7 Reasons to Steer Clear of the Levi IPO: Nothing But Jeans
Well, that’s not entirely true. In recent years, Levi’s has done an excellent job reducing its dependence on bottoms. In 2018, 74% of its revenue (both men and women) were from bottoms, 20% from tops, and 6% from footwear and accessories. Three years earlier, bottoms were 83% of its business, tops accounted for 11% of revenue and footwear and accessories the remaining 6%.
However, its Levi’s brand continues to be the dominant player, accounting for 86% of its overall figure, a number that’s barely budged over the past four years.
What’s confusing about the prospectus is its interchangeable use of the words bottoms and pants. If I’m reading it correctly, pants, which accounted for 68% of overall revenue in 2018, are jeans and khakis, while the figure for bottoms includes pants as wells as skirts and shorts, which accounted for 6% of its overall revenue, flat to 2016.
Also, its Dockers brand has slipped in importance, accounting for 7% of overall revenue in 2018, down from 10% in 2015. As denim goes, so goes Levi’s.
It wasn’t too long ago that experts were calling for the demise of the blue jean. While I doubt that’s ever going to come to pass, you never know if a new trend will arrive to supplant both denim and athleisure wear in the future.
7 Reasons to Steer Clear of the Levi IPO: Debt on Top of Debt
Assuming Levi’s goes out at a valuation of $5.78 billion, the company’s long-term debt of $1.1 billion will be 19% of its market cap. That’s not a massive amount by any means considering it’s got more than $700 million on its balance sheet, but I can’t help wonder why it hasn’t paid down its debt over the past four years.
Since fiscal 2014, Levi’s paid off just $158 million of its long-term debt, which consists of $486 million in 5% senior notes due in May 2025 and $535 million of 3.375% senior notes due in March 2027.
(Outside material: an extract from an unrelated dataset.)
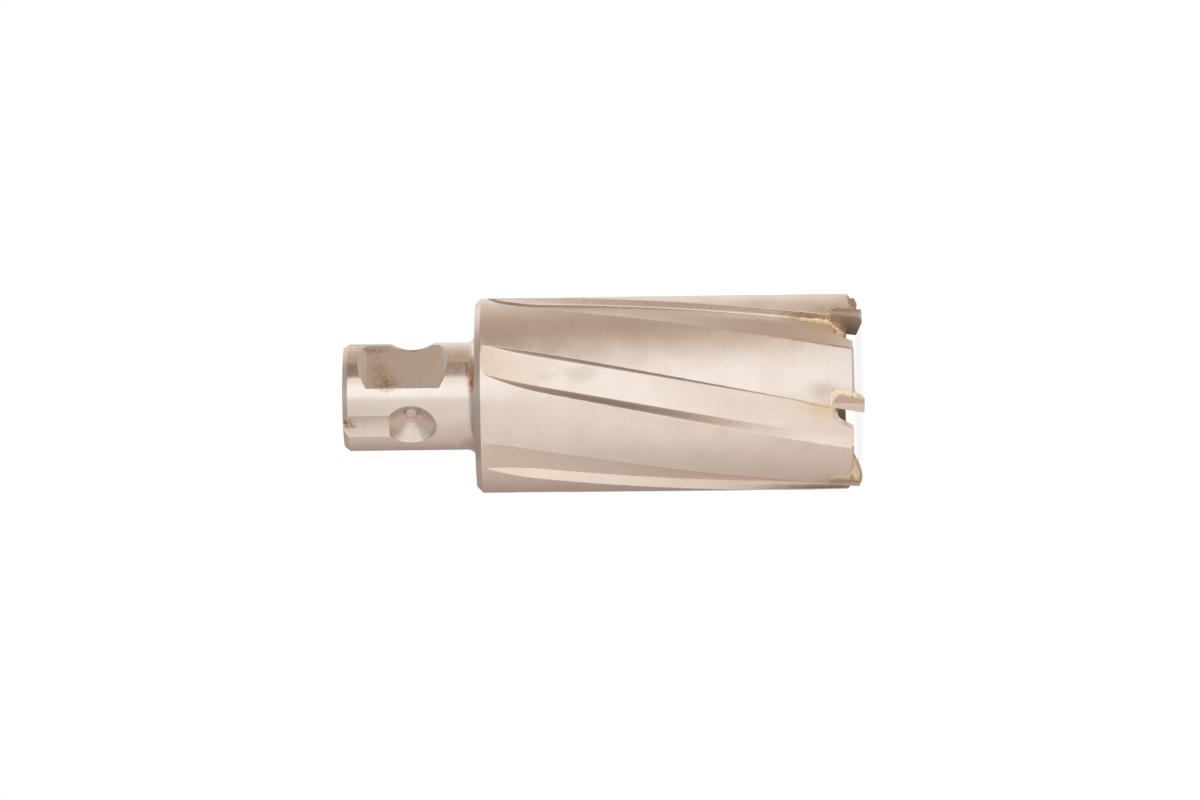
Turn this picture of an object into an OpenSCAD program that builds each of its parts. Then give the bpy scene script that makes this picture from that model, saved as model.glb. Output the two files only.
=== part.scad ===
// Annular cutter: a hollow body with helical flutes and brazed carbide tips, turned in one piece with its shank.
// It stands on its tips. The axis is Z, the origin is on the axis in the plane of the tips' points, and the
// shank points up. The first ball seat of the shank is on +X.

/* [Shank] */
// Diameter of the shank
shank_d = 19.05; // [18.6:0.05:22]
// Length of the shank, from the shoulder to its end
shank_length = 23.4; // [22.5:0.1:30]
// Length of the chamfer on the end of the shank
shank_chamfer_length = 0.9; // [0.3:0.1:2]
// Depth of the chamfer on the end of the shank
shank_chamfer_depth = 0.75; // [0.3:0.05:1.5]
// Radius of the fillet between the shank and the shoulder
neck_radius = 1.7; // [0.5:0.1:2.5]
// Diameter of the bore for the pilot pin
pilot_bore_d = 8.0; // [5:0.1:8.8]

/* [Ball seats] */
// Number of conical ball seats around the shank
seat_count = 3; // [1:1:3]
// Distance from the end of the shank to the middle of the seats
seat_from_end = 11.95; // [9:0.05:14]
// Angle between the sides of a seat
seat_angle = 82; // [60:1:90]
// Distance from the axis to the bottom of the cone
seat_bottom_radius = 5.4; // [5.2:0.1:6.5]
// Diameter of the small drilled hole at the bottom of the cone
seat_drill_d = 1.95; // [1:0.05:2.5]
// Depth of that drilled hole
seat_drill_depth = 0.6; // [0.1:0.1:0.7]
// Radius of the shallow lead-in groove from the end of the shank to a seat
groove_radius = 4.5; // [2.5:0.1:8]
// Depth of that groove
groove_depth = 0.825; // [0.3:0.025:1.2]

/* [Clamping flats] */
// Depth of the two clamping flats
flat_depth = 1.45; // [0.5:0.05:2]
// Length of a flat's floor
flat_length = 12.9; // [6:0.1:14]
// Distance from the end of the shank to a flat's floor
flat_from_end = 4.15; // [3.2:0.05:5]
// Slope of the ramps at both ends of a flat
flat_ramp_angle = 45; // [30:1:60]
// Angle between the two flats, which lie to both sides of the first ball seat
flat_spread = 90; // [80:1:120]

/* [Body] */
// Length of the body, from its front face to the shoulder
body_length = 66.2; // [60:0.1:90]
// Clearance between the tips' cutting circle and the body at its front face
body_clearance = 0.18; // [0.1:0.01:0.4]
// Back taper, by which the body's diameter is smaller at the shoulder than at the front face
body_taper = 0.28; // [0:0.02:1]
// Thickness of the wall around the cavity, at the front face
wall_thickness = 3.87; // [3.2:0.01:5]
// Chamfer around the shoulder
shoulder_chamfer = 1.05; // [0.3:0.05:2]
// Chamfer around the front face
front_chamfer = 0.45; // [0.1:0.05:0.8]
// Depth of that cavity, from the front face to its sloping end
core_depth = 54; // [40:0.5:56]
// Height of the cavity's sloping end
core_end_height = 2.6; // [0.5:0.1:4]

/* [Flutes] */
// Length over which a flute turns once around the body
flute_lead = 540; // [400:5:900]
// Depth of a flute at the front face
flute_depth = 1.55; // [0.8:0.05:1.8]
// Angle that a flute takes up at the body's surface
flute_angle = 24; // [16:0.5:32]
// Angle of the slanted trailing side of a flute
flute_flank_angle = 4; // [1:0.5:6]
// Size of the fillet at the foot of a flute's cutting side
flute_fillet = 0.35; // [0.1:0.05:0.6]
// Radius of the grinding wheel's arc at the run-out
runout_radius = 41; // [25:1:80]
// Distance from the shoulder at which the run-out begins
runout_length = 12.45; // [8:0.05:20]

/* [Carbide tips] */
// Angle from the first ball seat to the cutting face of the first tip
first_tip_angle = 21.6; // [0:0.1:60]
// Diameter that the tips cut, from which the body and its cavity follow
cut_d = 35.1; // [29:0.1:50]
// Distance that the tips stand into the cavity, so that the core they leave standing runs free
core_clearance = 0.3; // [0.1:0.05:0.6]
// Distance that the tips' points stand out of the front face
tip_protrusion = 1.75; // [1:0.05:2.5]
// Length of a tip
tip_length = 5.65; // [5.2:0.05:8]
// Thickness of a tip
tip_thickness = 2.3; // [1.5:0.05:3]
// Distance from the outer edge of a tip to its point
tip_point_offset = 1.15; // [0.5:0.05:3]
// Drop of the outer cutting edge behind the point
tip_outer_drop = 0.45; // [0.1:0.05:0.8]
// Drop of the inner cutting edge behind the point
tip_inner_drop = 0.95; // [0.3:0.05:1.4]
// Clearance angle behind the end cutting edges
tip_end_clearance = 5; // [2:0.5:12]
// Clearance angle of the narrow land on the outside of a tip
tip_land_clearance = 4; // [3:0.5:6]
// Clearance angle of the facet behind that land
tip_side_clearance = 12; // [6:0.5:20]
// Width of the land at the front of a tip
tip_land_front = 1.6; // [0.5:0.05:2]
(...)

In addition, Levi’s has paid out $300 million in dividends to shareholders (primarily the Haas family) over the past five years, not including the $110 million it will pay out in fiscal 2019
The company expects to generate as much as $184 million in net proceeds from the sale of Class A shares other than those of the selling shareholders. None of which is earmarked for debt repayment.
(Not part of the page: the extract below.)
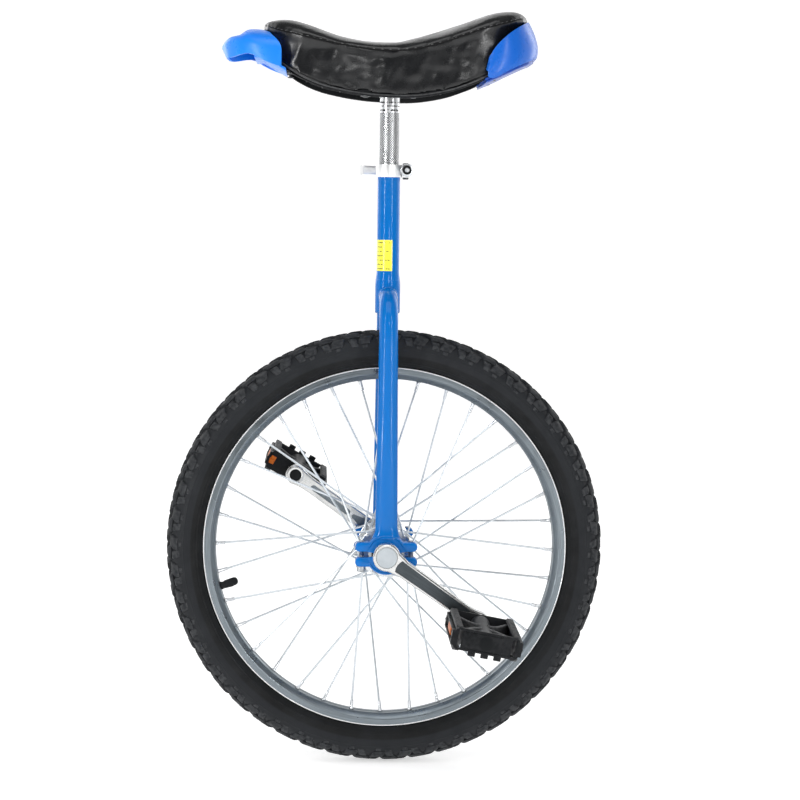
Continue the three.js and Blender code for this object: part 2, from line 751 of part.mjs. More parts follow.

That seems odd considering the high level of debt and cash.
7 Reasons to Steer Clear of the Levi IPO: Finding the Right Balance
In the InvestorPlace stock-picking contest for 2019, I picked Canada Goose (NYSE:GOOS) because I believe it’s developing a trifecta of growth — wholesale, direct-to-consumer and online — that will allow it to grow the top line by double-digits for the next few years without spending too much money on expensive store openings.
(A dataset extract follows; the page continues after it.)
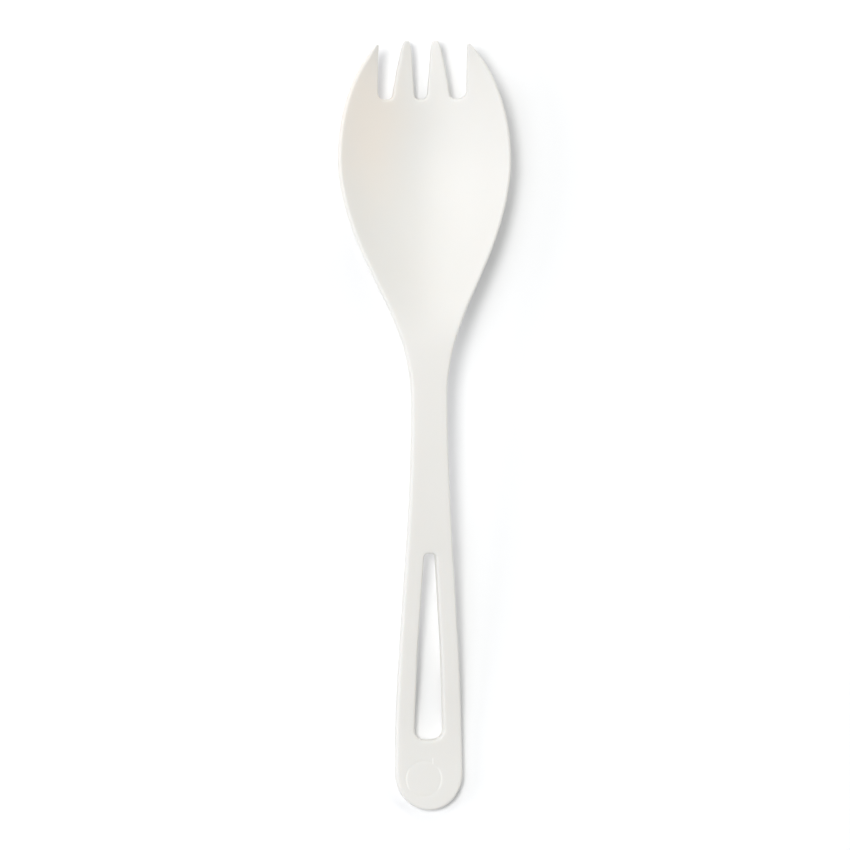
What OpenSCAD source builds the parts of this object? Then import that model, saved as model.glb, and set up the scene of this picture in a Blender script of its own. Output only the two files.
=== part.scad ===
// Spork: one injection-moulded piece, a spoon bowl cut into four tines at the front,
// a slim arched handle and a tapered slot that lightens the handle.
// It lies with the hollow up. X is across, Y runs from the handle end to the tines, Z is up.

/* [Overall] */
// Length from the handle end to the tips of the inner tines
spork_len = 152.4; // [140:0.1:170]

/* [Handle] */
// Width across the rounded handle end
handle_end_w = 13.3; // [11.5:0.1:16]
// Length of the rounded handle end
handle_end_len = 7.4; // [5.5:0.1:10]
// Thickness of the handle
handle_t = 2.5; // [1.8:0.1:3.5]
// Length of the flat foot under the handle end, where the spork rests
foot_len = 8; // [6:0.1:12]
// Width of the neck, the narrowest place
neck_w = 7.1; // [6:0.1:8.5]
// Length of the neck, where the width holds
neck_len = 3; // [1:0.1:8]
// Height of the handle's crest, to its top face
crest_h = 10.4; // [7:0.1:14]
// How far in front of the neck the crest stands
crest_ahead = 7.5; // [1:0.1:12]
// Share of the arch that bends up from the foot
foot_bend = 0.15; // [0.05:0.05:0.4]
// Share of the arch that bends over to the crest
crest_bend = 0.45; // [0.2:0.05:0.7]

/* [Slot] */
// Distance from the handle end to the slot
slot_from = 14.1; // [12.5:0.1:17]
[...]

By limiting the number of retail locations to 20-30 in some of the world’s best cities, it provides the brand with a good advertising vehicle, while keeping the costs down.
Levi’s opened 74 stores in fiscal 2018 alone, including a 17,000 square-foot location in New York City’s Times Square. That brings the company’s retail footprint to 831 stores with another 500 shop-in-shops.
When you consider that those retail stores along with its e-commerce sites accounted for just 35% its overall revenue in fiscal 2018 — with an embarrassingly low 4% from e-commerce — I have to wonder if it will ever find the right balance between the three revenue streams.
In the last three years, Levi’s capital expenditures have increased by 55% from $103 million in 2016 to $159 million in 2018. If it keeps opening 17,000 square-foot flagships, it’s going to need a lot more than $159 million to get the job done.
I’d watch spending if you do buy shares in the company.
7 Reasons to Steer Clear of the Levi IPO: Bergh’s Compensation
There’s no question that CEO Charles Bergh has done a good job turning around the brand. Last July, the Harvard Business Review published a good article about Bergh’s transformation. If you’re planning to invest, I recommend you read it.
Of the four part’s of Bergh’s strategy, all of them are very much a work in progress.
The one needing the most work is its goal to become a leading omnichannel retailer. In my books, you’re not a successful omnichannel retailer unless you’re generating at least 20% of your revenue online. In 2018 and 2017, Levi’s e-commerce revenue accounted for just 4% of its overall revenue, well short of what’s required for omnichannel excellence.
For all Bergh’s accomplished, he’s still got a lot to prove in my opinion. Ultimately, has he done enough to justify three-year total compensation of $34.3 million, which doesn’t include the $138 million worth of stock he’ll own or have the right to acquire after Levi’s IPO?
If you buy Levi’s shares, I guess you’re going to find out.
7 Reasons to Steer Clear of the Levi IPO: Weak Asian Business
Of all the negatives I’ve found about Levi’s, the lack of success in Asia is the biggest surprise.
In fiscal 2018, its Asian business contributed just 16% of Levi’s overall revenue compared to 29% for Europe and 55% for the Americas. On a constant currency basis, its Asian business grew revenues by 8.2% in 2018, 180 basis points less than its growth in the Americas and less than half that of Europe.
To catch up to Europe’s overall revenue of $1.6 billion, Asia’s got to double its sales to do so. True, you can look at it from the perspective that the best is yet to come, but given how competitive the Asian market is, I doubt that’s going to happen anytime soon.
Worse still, Asia’s operating margin in 2018 was 9.8%, 830 and 800 basis points less than Europe and the Americas, respectively. Asia’s got to hustle if Levi’s hopes to get to $10 billion in sales by 2023.
At the time of this writing, Will Ashworth did not hold a position in any of the aforementioned securities.